Introduction: Traumatic brain injury (TBI) is a leading cause of death and disability worldwide. Low- and middle-income countries (LMICs) suffer from a high incidence of and mortality from TBI. Computed tomography (CT) scan is the diagnostic method of choice, but is often inaccessible in LMICs, where exploratory burr holes (EBH) remain a necessary diagnostic and therapeutic procedure. We sought to describe indications and outcomes of patients undergoing EBH at our sub-Saharan African tertiary care center.
Methods: We performed a retrospective review of prospectively collected data at Kamuzu Central Hospital (KCH) in Lilongwe, Malawi. All trauma patients presenting between June 2012 and July 2015 with a deteriorating level of consciousness and localizing signs who underwent EBH were included. Additionally, we included all patients admitted with TBI, requiring higher-level care during 2011. Because there was no neurosurgeon on staff in 2011, no patients underwent EBH. We performed logistic regression to identify predictors of mortality in the total population of TBI patients.

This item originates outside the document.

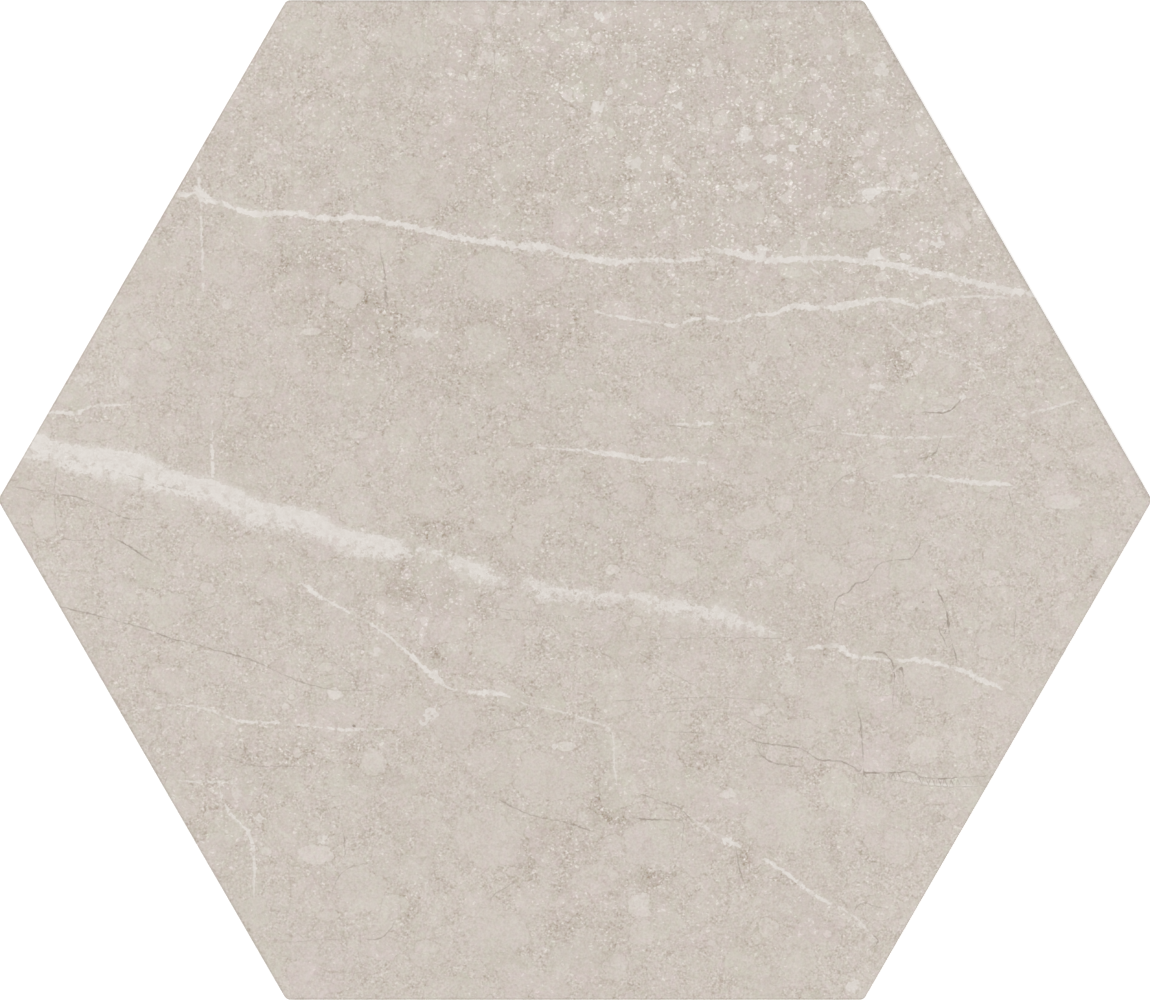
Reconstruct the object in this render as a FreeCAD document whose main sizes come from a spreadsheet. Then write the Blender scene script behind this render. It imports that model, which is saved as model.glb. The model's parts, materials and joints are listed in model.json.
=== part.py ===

Results: 241 patients presented to KCH with TBI requiring higher-level care, with a total mortality of 16.4% (Table 1). 163 (68%) underwent EBH. Of patients that underwent EBH, 87.6% of patients had intraoperative findings, with subdural hematoma being the most common (51.2%). Mortality in patients who underwent EBH was 6.8%. In surviving patients who underwent exploratory burr hole, 71.1% had a favorable outcome, defined as good recovery or moderate disability on the Glasgow Outcome Scale. Mortality in patients that did not undergo EBH was 43.9%.
Upon logistic regression adjusted for age, sex, and Glasgow Coma Score (Table 2), not undergoing EBH significantly increased the odds of mortality (OR=12.0, p=0.000, 95% CI=4.48-31.9).
Conclusions: EBH remain an important diagnostic and therapeutic procedure for TBI in LMICs. In low-resource settings, EBH technique should be incorporated into general surgery education to attenuate TBI-related mortality.
Patient Care: We have demonstrated that morbidity and mortality is markedly reduced when exploratory burr holes are performed on patients with moderate to severe TBI in one low-resource setting. We hope morbidity and mortality can be likewise reduced in other low-resource settings by training local general surgeons in this technique.
Learning Objectives: By the conclusion of this session, participants should be able to
1. Understand the global burden of TBI and the disproportionate incidence and rate of mortality in low-income countries
2. Identify predictors of mortality among TBI patients in one sub-Saharan African tertiary care center
3. Consider the benefits and disadvantages of incorporating exploratory burr holes into surgical education in low-income settings.